The insurance industry in Indonesia has grown rapidly, Insurance as a nonbank financial institutions which is manage the customer's financial related about
investment and protection. Insurance companies as non-bank financial institutions
must necessarily be controlled in doing business. The Government has been
authorized by the Financial Services Authority as a controller over the entire
activities of the insurance industry. Against default risk and insolvency is a real risk
to be faced by the insurance customers. It’s can happen if the insurance company
does not undertake resource management as a good company, and also take into
account the risk factors.
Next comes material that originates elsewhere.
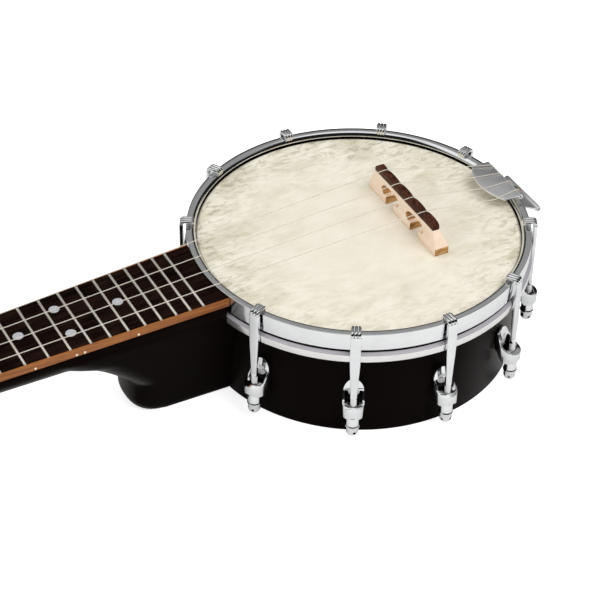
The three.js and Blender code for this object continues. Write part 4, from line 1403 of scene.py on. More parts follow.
@dataclass
class Bridge:
    """The maple bridge on three feet with its dark notched cap."""

    place: Triple = (-33.7, 3.2, -4.2)
    lean: float = 1.8
    height: float = 20.0
    foot: float = 9.8
    foot_height: float = 5.3
    top_width: float = 4.8
    top_length: float = 73.0
    flare: float = 5.2
    toe_gap: float = 9.2
    toe_height: float = 5.2
    arch_width: float = 21.4
    arch_height: float = 12.8
    arch_waist: float = 8.6
    cap_height: float = 4.6
    cap_rise: float = 1.0
    cap_end: float = 1.2
    notch: float = 0.45
    string_span: float = 49.4
    side_shift: float = 3.2

    def build(self) -> None:
        """Builds and dresses the body and the cap."""
        self.body()
        self.cap()

    def frame(self) -> Matrix:
        """Returns the bridge's own place."""
        return POT @ Matrix.Translation(Vector(self.place) * MM)

    def strings(self) -> list[float]:
        """Returns where the strings cross the bridge, on its own Y."""
        return [self.string_span * (i / 3 - 0.5) - self.side_shift for i in range(4)]

    def body(self) -> None:
        """Models the body: a wedge with two pointed arches between three feet."""
        top = self.height + self.cap_rise - self.cap_height - 0.4
        length = self.top_length + 2 * self.flare
        foot_length = (length - 2 * self.toe_gap) / 3
        side = [
            (-self.foot / 2, 0.1), (self.foot / 2, 0.1), (self.foot / 2, self.foot_height),
            (self.lean + self.top_width / 2, top), (self.lean - self.top_width / 2, top),
            (-self.foot / 2, self.foot_height),
        ]
        face = [
            (-length / 2, 0), (length / 2, 0), (length / 2, self.foot_height), (self.top_length / 2, top),
            (-self.top_length / 2, top), (-length / 2, self.foot_height),
        ]
        body = Bench.push("bridge_wood", side, Axis.Y, -length / 2 - 3, length / 2 + 3)
        Bench.cut(body, Bench.push("face", face, Axis.X, -20, 20), how=Meeting.SHARED)
        waist, crown = self.arch_waist, self.arch_height
        shares = (
            (0.36, self.toe_height + 0.5), (0.46, waist - 1.6), (0.49, waist - 0.6), (0.5, waist + 0.3),
            (0.48, waist + 1.7), (0.43, waist + 3.0), (0.35, crown - 0.5), (0.24, crown), (0.1, crown + 0.2))
        for sign in (-1, 1):
            middle = sign * (foot_length + self.toe_gap) / 2
            half = [(self.toe_gap / 2, -5.0), (self.toe_gap / 2, self.toe_height)]
            half += [(self.arch_width * share, rise) for share, rise in shares]
            outline = [(middle + y, z) for y, z in half] + [(middle - y, z) for y, z in reversed(half)]
            Bench.cut(body, Bench.push("arch", outline, Axis.X, -20, 20))
        Bench.soften(body, 0.28, 2, 25)
        Bench.settle(body, self.frame())
        limit = (POT.translation.z + (self.place[2] + self.foot_height) * MM) / MM
        inner = length / 2 - 6
        Bench.paint(body, MAPLE, END_GRAIN, lambda at, normal: (
            abs(normal.y) > 0.9 and at.z < limit
            or abs(normal.y) > 0.35 and abs(at.y - self.place[1]) < inner))
        Bench.shade(body, 30)
        present(body, MAPLE, ["bridge_body"])

    def cap(self) -> None:
        """Models the cap, arched between its string notches."""
        top = self.height + self.cap_rise
        floor = self.height - 0.15
        bottom = top - self.cap_height - 0.35
        half = self.top_length / 2
        ends = (-half + self.cap_end, half - self.cap_end)
        line = [(half, bottom), (-half, bottom), (-half, floor - self.cap_end), (ends[0], floor - 0.1)]
        lefts = [ends[0], *(place + self.notch for place in self.strings())]
        rights = [*(place - self.notch for place in self.strings()), ends[1]]
        for left, right, after in zip(lefts, rights, [*lefts[1:], None]):
            for share in (0.12, 0.3, 0.5, 0.7, 0.88):
                rise = math.sin(math.pi * share) ** 0.55
                line.append((left + (right - left) * share, floor + (top - floor) * rise))
            if after is not None:
                line += [(right, floor), (after, floor)]
        line += [(ends[1], floor - 0.1), (half, floor - self.cap_end)]
        near, far = self.lean - self.top_width / 2, self.lean + self.top_width / 2
        piece = Bench.push("bridge_top", line, Axis.X, near, far)
        Bench.soften(piece, 0.35, 2, 35)
        present(piece, CAP_WOOD, ["bridge_cap"], place=self.frame(), angle=35)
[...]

Financial Services Authority has issued a tool to determine
the level of solvency in the insurance industry called risk-based capital (RBC), and
require all insurance companies to maintain the RBC ratio above 120%
.
This study examines whether there is an effect of capital structure, net
premiums and profitability to the solvency (RBC), and using 5 control variables are
firm size, firm age, inflation, interest rates, profitability ratios. This study uses
samples of 34 insurance companies in Indonesia, both life insurance and general
insurance. Data take from Indonesia Life Insurance Association and Insurance which
is listed on the Indonesian stock exchange start from 2010-2015. The research
concludes that the capital structure negatively affect the solvency, net premiums does
not affect the solvency, and profitability does not affect the solvency.